Unfortunatly, I was disappointed. One of the best things that a novelist can do for his/her book is to pare down the number of characters and then give them each many dimensions and depth...make them real, make them matter.
I felt as though there were way too many characters in the book to really become attached to any of them. 12 year old Maggie occupies most of the story, but her conflicts are not well examined. Why does she care so much about losing her ditzy friend? Why is she drawn to fire? What is her *feeling* about fire? Why does she cling to a grandfather that alienates her mother? Why does her ex-best friend's much adored older sister favor her so much and vice versa? Either the character has limited feelings, or the depth of her emotion is only slightly alluded to on the page.
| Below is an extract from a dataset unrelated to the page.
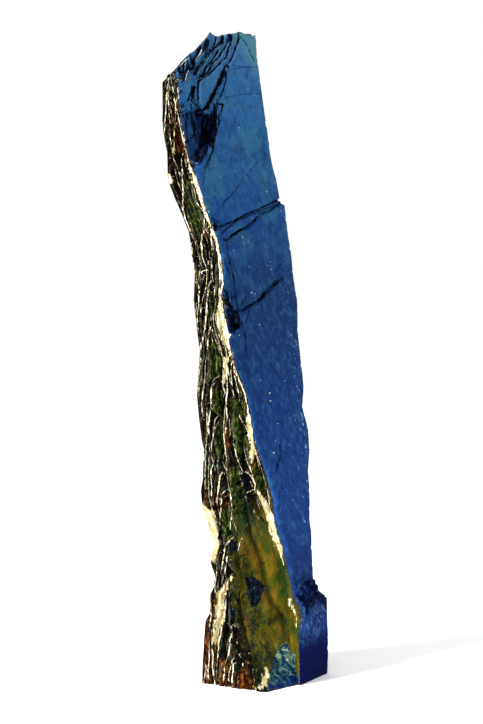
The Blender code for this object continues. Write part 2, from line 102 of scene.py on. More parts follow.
SHOULDER_X = [(0.0, 0.000), (0.05, -0.003), (0.10, -0.006), (0.15, -0.010), (0.20, -0.004),
              (0.25, 0.010), (0.30, 0.033), (0.40, 0.026), (0.50, 0.010), (0.60, -0.004),
              (0.78, -0.010)]
SHOULDER_Y = [(0.0, 0.004), (0.05, 0.028), (0.10, 0.060), (0.15, 0.095), (0.20, 0.125),
              (0.25, 0.145), (0.30, 0.160), (0.40, 0.168), (0.50, 0.140), (0.60, 0.122),
              (0.78, 0.120)]
SHOULDER_PART = 0.50
FLAKE_Y = [(0.0, -0.040), (0.10, -0.026), (0.20, -0.006), (0.29, 0.012), (0.36, 0.030),
           (0.45, 0.042), (0.55, 0.051), (0.66, 0.054), (0.80, 0.060), (0.95, 0.069)]
FOOT_LEDGE = [(0.128, 0.262), (0.160, 0.276), (0.200, 0.293), (0.225, 0.302), (0.250, 0.285),
              (0.277, 0.264), (0.300, 0.255)]
TOP_LINE = [(-0.30, 1.838), (-0.277, 1.844), (-0.247, 1.867), (-0.217, 1.881), (-0.145, 1.926),
            (-0.076, 1.967), (-0.041, 1.996), (-0.006, 1.990), (0.028, 1.994), (0.087, 1.999),
            (0.127, 2.0), (0.30, 2.0)]
FRONT_LOSS = [(0.0, 0.0), (1.086, 0.0), (1.098, 0.020), (1.206, 0.020), (1.218, 0.0), (1.586, 0.0),
              (1.600, 0.028), (1.797, 0.028), (1.814, 0.021), (1.848, 0.021), (1.894, 0.030),
              (1.944, 0.038), (2.0, 0.038)]
REAR_LOSS = [(0.0, 0.0), (0.695, 0.0), (0.706, 0.008), (1.318, 0.008), (1.330, 0.0), (2.0, 0.0)]
SKEW = 1.43
TOP_SKEW_Y = 0.18
TOP_BLEND_Z = 1.62
print(len(RIGHT_EDGE) + len(FACE_EDGE) + len(REAR_EDGE), "points on the three upright lines")

# %% Read a line at any height
RING_COUNT = 640
heights = np.linspace(0.0, HEIGHT, RING_COUNT + 1)


def along(keys, at):
    """Straight-line value of a keyed line, for a number or an array."""
    places, values = zip(*keys)
    return np.interp(at, places, values)


def smooth(low, high, value):
    """0 below low, 1 above high, and a smooth rise between; low and high may be swapped."""
    part = np.clip((value - low) / (high - low), 0.0, 1.0)
    return part * part * (3.0 - 2.0 * part)


def face_depth(z):
    """The broad face leans back above its foot."""
    return FACE_LEAN * np.maximum(0.0, z - FACE_FOOT_Z)


thickness = BACK_Y - face_depth(heights)
print("full thickness, base to top:", round(thickness[0], 3), "to", round(thickness[-1], 3))

# %% [markdown]
# ## Irregularity
# Nothing on a riven stone repeats. Value noise gives the chance element: random numbers on a lattice,
# blended smoothly between the lattice points. Stretching the lattice along the height makes long
# streaks, as cleavage does, and adding octaves of half the size makes the edges crumble. The seeds
# are fixed, so the stone is the same at each run.

# %% Noise
LATTICE = 257


def grain(u, v, seed, octaves=1):
    """Smooth random field, about -1 to 1, with lattice size 1 in u and v."""
    total = 0.0
    for octave in range(octaves):
        table = np.random.RandomState(seed + 97 * octave).uniform(-1.0, 1.0, (LATTICE, LATTICE))
        across, up = u * 2.0 ** octave + 31.7 * octave, v * 2.0 ** octave + 11.3 * octave
        col, row = np.floor(across).astype(int), np.floor(up).astype(int)
        s, t = across - col, up - row
        s, t = s * s * (3.0 - 2.0 * s), t * t * (3.0 - 2.0 * t)
        col, col_after = col % LATTICE, (col + 1) % LATTICE
        row, row_after = row % LATTICE, (row + 1) % LATTICE
        low = table[col, row] * (1.0 - s) + table[col_after, row] * s
        high = table[col, row_after] * (1.0 - s) + table[col_after, row_after] * s
        total = total + (low * (1.0 - t) + high * t) * 0.5 ** octave
    return total


print("noise sample:", np.round(grain(np.array([0.3, 7.9]), np.array([1.1, 4.2]), 1, 3), 3))

# %% [markdown]
# ## Rims of the layered edge
# Where a lamina has broken off, its neighbour behind it stands out as a rim, with a sloping tread in
# front. Each rim here is a line up the stone: its place across the edge, and how much of the way to
# the next rim is flat. Its tips are the heights at which one lamina ends in a rounded tongue and the
# next one up starts further in. The places were chosen rim by rim, because a random stack looks like
# corduroy and not like this stone.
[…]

There are about five or six other characters that are given significant portions, but at a scant 261 pages, the reader doesn't get to know or love them well. You wonder what makes Monica so mean, why Connie considers cheating, why Tommy won't partner with his brother, why Celeste is in the book at all.
I felt that the end dragged on, and was riddled with cliches. Every other line seems to begin with, "And she knew..." ...[the voice in her head] was her grandfather's voice. ...that 20 years from now she would still hear all those voices ...that as long as they stayed there sheould be able to do all the things she had to do ...that even a week from now things would be different.